3D code data
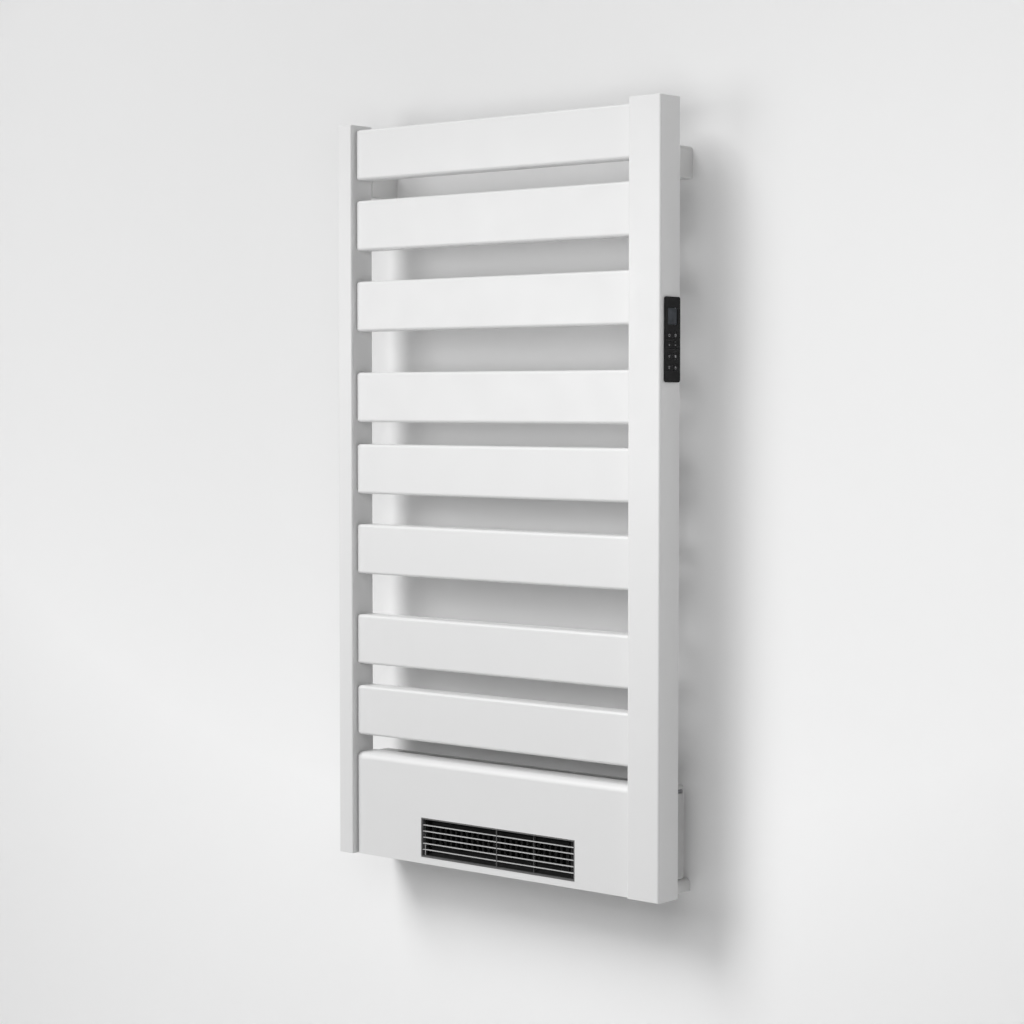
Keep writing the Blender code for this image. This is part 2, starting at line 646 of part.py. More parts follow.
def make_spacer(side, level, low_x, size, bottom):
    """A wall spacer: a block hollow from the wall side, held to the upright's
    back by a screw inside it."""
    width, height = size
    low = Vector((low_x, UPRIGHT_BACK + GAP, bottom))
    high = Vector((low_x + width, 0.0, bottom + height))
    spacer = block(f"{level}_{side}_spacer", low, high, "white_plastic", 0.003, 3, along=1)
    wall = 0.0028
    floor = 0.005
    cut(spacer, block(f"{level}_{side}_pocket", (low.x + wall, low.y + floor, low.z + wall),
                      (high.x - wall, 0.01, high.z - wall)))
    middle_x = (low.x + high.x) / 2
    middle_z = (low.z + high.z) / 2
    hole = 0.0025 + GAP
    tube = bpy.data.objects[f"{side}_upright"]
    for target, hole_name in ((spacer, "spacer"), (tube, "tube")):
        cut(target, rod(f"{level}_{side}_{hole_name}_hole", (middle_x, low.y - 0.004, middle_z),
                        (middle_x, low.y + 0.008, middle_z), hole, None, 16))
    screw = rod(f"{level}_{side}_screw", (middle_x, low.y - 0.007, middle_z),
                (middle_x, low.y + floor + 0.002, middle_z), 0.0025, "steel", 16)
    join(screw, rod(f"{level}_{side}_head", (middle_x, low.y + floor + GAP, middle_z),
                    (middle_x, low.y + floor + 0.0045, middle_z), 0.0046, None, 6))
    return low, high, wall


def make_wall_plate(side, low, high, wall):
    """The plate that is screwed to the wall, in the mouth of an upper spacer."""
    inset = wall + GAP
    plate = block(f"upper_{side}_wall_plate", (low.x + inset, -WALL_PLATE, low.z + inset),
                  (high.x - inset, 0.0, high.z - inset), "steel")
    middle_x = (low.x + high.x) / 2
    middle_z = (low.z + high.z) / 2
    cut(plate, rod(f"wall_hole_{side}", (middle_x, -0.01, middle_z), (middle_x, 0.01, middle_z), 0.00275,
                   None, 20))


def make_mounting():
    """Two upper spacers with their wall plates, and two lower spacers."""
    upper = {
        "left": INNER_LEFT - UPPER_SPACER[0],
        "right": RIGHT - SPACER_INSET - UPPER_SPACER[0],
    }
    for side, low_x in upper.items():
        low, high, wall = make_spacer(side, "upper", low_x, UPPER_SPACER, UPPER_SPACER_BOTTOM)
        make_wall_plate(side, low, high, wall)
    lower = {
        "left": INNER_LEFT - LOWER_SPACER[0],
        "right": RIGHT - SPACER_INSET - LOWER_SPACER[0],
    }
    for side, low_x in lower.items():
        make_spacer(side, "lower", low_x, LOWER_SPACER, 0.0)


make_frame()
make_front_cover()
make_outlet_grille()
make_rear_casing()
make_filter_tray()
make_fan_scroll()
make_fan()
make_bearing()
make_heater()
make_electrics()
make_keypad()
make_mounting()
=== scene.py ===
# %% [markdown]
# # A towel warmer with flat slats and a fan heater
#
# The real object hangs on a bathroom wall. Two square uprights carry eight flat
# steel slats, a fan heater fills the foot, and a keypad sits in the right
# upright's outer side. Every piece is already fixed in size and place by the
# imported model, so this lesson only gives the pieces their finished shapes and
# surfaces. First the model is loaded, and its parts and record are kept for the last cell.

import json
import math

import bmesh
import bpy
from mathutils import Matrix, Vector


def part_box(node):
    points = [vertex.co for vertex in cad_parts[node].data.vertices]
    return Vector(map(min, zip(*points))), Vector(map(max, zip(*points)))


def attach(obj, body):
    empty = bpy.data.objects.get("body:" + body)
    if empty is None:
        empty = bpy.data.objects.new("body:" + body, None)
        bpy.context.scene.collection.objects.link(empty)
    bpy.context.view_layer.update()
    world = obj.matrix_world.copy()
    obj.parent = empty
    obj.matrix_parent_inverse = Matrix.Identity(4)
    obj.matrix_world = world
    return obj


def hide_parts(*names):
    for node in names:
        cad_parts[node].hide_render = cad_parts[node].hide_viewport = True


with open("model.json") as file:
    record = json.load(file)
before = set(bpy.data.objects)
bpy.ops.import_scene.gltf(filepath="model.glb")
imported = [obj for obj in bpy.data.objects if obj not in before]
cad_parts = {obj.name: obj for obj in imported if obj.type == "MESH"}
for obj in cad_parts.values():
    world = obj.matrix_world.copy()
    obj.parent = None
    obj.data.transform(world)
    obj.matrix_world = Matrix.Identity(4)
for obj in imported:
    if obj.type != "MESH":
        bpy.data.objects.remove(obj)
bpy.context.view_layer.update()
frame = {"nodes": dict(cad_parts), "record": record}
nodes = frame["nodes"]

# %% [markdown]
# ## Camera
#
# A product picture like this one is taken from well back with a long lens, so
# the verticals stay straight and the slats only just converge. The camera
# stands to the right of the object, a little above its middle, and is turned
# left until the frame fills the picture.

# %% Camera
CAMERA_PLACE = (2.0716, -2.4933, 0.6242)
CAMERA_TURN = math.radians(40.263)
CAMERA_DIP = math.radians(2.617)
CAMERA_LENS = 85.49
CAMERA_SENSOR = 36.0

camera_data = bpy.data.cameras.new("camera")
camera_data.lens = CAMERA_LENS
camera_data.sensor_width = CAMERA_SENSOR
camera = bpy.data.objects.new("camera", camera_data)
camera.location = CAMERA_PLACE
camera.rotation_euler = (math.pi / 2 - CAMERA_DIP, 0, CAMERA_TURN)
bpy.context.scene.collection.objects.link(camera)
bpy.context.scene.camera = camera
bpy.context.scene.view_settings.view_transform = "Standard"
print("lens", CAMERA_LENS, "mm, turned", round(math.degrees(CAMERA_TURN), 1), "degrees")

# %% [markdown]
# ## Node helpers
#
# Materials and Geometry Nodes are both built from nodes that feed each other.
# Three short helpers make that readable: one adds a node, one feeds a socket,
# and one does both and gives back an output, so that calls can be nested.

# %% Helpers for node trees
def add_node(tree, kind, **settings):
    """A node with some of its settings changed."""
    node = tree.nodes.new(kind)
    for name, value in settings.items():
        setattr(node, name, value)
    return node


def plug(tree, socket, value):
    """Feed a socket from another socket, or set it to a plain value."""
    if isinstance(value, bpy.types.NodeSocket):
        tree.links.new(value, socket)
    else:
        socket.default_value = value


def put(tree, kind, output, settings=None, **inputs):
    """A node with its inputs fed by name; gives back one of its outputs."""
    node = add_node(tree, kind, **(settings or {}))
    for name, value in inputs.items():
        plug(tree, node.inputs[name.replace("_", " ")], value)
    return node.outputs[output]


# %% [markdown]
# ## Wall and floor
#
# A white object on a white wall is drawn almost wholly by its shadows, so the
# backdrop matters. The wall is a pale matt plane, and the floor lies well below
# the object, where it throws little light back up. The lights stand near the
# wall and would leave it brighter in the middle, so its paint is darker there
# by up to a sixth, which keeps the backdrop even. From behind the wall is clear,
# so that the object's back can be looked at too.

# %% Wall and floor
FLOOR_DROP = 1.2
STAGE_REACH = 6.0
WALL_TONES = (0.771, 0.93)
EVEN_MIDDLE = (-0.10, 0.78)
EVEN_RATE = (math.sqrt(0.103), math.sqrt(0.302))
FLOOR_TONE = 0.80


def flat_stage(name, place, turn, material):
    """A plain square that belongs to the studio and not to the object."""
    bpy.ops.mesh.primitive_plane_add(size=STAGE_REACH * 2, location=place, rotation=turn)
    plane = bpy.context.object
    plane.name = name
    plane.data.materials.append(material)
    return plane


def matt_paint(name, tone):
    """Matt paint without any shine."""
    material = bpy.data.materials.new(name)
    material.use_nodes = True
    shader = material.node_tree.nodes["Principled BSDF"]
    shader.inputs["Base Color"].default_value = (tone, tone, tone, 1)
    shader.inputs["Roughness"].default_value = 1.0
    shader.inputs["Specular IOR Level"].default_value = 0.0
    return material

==

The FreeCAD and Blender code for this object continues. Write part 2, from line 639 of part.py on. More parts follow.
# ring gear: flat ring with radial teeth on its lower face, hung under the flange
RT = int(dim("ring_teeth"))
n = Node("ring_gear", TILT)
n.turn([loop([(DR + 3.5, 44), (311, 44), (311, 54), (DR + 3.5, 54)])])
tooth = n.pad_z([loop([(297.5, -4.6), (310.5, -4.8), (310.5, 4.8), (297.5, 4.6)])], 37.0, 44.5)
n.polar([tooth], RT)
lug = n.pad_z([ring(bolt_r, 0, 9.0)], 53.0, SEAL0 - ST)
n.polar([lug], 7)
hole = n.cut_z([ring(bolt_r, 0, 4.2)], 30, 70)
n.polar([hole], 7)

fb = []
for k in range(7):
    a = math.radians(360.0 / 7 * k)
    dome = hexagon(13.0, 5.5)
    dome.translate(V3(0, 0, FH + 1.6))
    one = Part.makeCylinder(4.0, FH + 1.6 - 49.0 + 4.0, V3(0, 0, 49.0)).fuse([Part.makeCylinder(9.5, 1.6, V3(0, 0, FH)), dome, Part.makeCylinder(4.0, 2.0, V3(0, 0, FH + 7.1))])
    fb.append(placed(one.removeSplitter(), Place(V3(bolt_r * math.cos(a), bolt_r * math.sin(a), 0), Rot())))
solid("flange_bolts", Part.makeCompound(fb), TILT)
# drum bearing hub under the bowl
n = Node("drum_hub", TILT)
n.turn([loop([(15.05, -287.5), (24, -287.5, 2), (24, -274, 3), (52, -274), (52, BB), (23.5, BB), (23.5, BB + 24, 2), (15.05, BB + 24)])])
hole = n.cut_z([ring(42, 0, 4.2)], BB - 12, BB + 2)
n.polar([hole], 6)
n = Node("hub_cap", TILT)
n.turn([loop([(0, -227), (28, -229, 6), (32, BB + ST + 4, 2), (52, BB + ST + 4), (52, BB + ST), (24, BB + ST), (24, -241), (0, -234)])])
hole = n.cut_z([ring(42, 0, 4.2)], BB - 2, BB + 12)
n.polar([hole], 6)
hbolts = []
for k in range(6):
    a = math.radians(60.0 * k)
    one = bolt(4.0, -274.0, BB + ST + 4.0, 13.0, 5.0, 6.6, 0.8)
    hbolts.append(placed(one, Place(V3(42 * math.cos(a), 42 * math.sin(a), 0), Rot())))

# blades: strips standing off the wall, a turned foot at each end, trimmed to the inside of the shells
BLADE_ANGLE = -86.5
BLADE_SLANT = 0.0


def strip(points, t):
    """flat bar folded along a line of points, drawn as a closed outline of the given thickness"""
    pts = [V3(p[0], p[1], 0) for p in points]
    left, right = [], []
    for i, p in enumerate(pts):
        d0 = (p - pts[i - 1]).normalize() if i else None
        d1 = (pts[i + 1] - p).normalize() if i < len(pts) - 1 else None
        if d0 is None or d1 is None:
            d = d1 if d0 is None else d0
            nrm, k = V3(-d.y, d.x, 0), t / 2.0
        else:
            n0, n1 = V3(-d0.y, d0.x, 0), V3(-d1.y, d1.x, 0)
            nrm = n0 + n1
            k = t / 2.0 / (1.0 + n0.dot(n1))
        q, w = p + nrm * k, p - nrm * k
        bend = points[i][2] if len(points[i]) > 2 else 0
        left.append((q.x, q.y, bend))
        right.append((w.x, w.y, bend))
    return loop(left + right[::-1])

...

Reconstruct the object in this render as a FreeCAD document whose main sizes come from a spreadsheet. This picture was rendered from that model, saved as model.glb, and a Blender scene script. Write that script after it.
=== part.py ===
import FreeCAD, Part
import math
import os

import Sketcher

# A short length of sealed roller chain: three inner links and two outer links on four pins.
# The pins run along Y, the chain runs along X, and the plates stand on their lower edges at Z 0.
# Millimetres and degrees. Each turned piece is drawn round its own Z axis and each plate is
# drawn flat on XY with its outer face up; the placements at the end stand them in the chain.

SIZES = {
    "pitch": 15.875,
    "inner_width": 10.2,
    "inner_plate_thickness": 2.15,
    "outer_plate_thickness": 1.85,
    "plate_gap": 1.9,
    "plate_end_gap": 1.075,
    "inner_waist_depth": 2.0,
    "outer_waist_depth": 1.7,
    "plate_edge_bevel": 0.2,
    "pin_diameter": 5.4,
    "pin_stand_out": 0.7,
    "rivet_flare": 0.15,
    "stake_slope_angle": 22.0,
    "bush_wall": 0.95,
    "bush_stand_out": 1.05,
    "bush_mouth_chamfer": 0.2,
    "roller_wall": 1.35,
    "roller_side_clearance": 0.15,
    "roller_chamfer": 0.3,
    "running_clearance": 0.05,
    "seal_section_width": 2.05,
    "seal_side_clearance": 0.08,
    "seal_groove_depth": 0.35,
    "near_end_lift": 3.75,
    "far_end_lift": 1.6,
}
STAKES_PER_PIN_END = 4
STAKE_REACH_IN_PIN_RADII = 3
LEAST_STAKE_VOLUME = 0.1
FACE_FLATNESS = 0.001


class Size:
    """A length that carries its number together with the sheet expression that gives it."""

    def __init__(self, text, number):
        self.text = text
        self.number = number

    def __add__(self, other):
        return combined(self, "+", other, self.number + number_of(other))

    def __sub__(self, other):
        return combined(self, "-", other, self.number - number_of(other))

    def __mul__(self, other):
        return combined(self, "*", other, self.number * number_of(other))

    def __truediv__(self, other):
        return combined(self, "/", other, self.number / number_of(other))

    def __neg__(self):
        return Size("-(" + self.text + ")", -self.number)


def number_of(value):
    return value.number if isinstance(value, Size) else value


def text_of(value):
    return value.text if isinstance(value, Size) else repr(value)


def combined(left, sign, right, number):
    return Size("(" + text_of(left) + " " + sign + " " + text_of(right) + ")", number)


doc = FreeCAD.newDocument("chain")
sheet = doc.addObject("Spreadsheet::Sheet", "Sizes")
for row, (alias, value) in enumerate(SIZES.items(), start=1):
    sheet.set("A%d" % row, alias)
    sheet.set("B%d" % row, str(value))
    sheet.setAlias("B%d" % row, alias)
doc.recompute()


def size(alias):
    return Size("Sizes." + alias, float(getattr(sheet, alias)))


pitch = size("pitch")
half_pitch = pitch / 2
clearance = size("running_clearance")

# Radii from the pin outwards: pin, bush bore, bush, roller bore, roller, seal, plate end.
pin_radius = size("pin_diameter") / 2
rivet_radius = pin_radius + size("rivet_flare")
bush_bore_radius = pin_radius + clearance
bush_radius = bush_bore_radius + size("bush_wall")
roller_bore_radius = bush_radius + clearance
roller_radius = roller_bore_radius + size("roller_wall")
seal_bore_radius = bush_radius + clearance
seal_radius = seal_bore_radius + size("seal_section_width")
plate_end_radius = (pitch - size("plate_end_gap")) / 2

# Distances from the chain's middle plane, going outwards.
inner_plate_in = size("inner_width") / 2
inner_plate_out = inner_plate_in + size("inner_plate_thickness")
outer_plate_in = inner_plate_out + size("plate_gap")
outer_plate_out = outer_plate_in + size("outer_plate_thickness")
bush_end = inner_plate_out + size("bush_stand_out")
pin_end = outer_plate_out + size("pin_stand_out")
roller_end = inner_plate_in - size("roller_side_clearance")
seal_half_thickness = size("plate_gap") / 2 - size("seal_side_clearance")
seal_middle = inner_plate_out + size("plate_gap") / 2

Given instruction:
Output exactly those lines that lie from the line with "make_frame()" through the line with "cad_parts[node].hide_render = cad_parts[node].hide_viewport", with both of those lines included.

Answer for this exercise:
make_frame()
make_front_cover()
make_outlet_grille()
make_rear_casing()
make_filter_tray()
make_fan_scroll()
make_fan()
make_bearing()
make_heater()
make_electrics()
make_keypad()
make_mounting()
=== scene.py ===
# %% [markdown]
# # A towel warmer with flat slats and a fan heater
#
# The real object hangs on a bathroom wall. Two square uprights carry eight flat
# steel slats, a fan heater fills the foot, and a keypad sits in the right
# upright's outer side. Every piece is already fixed in size and place by the
# imported model, so this lesson only gives the pieces their finished shapes and
# surfaces. First the model is loaded, and its parts and record are kept for the last cell.

import json
import math

import bmesh
import bpy
from mathutils import Matrix, Vector


def part_box(node):
    points = [vertex.co for vertex in cad_parts[node].data.vertices]
    return Vector(map(min, zip(*points))), Vector(map(max, zip(*points)))


def attach(obj, body):
    empty = bpy.data.objects.get("body:" + body)
    if empty is None:
        empty = bpy.data.objects.new("body:" + body, None)
        bpy.context.scene.collection.objects.link(empty)
    bpy.context.view_layer.update()
    world = obj.matrix_world.copy()
    obj.parent = empty
    obj.matrix_parent_inverse = Matrix.Identity(4)
    obj.matrix_world = world
    return obj


def hide_parts(*names):
    for node in names:
        cad_parts[node].hide_render = cad_parts[node].hide_viewport = True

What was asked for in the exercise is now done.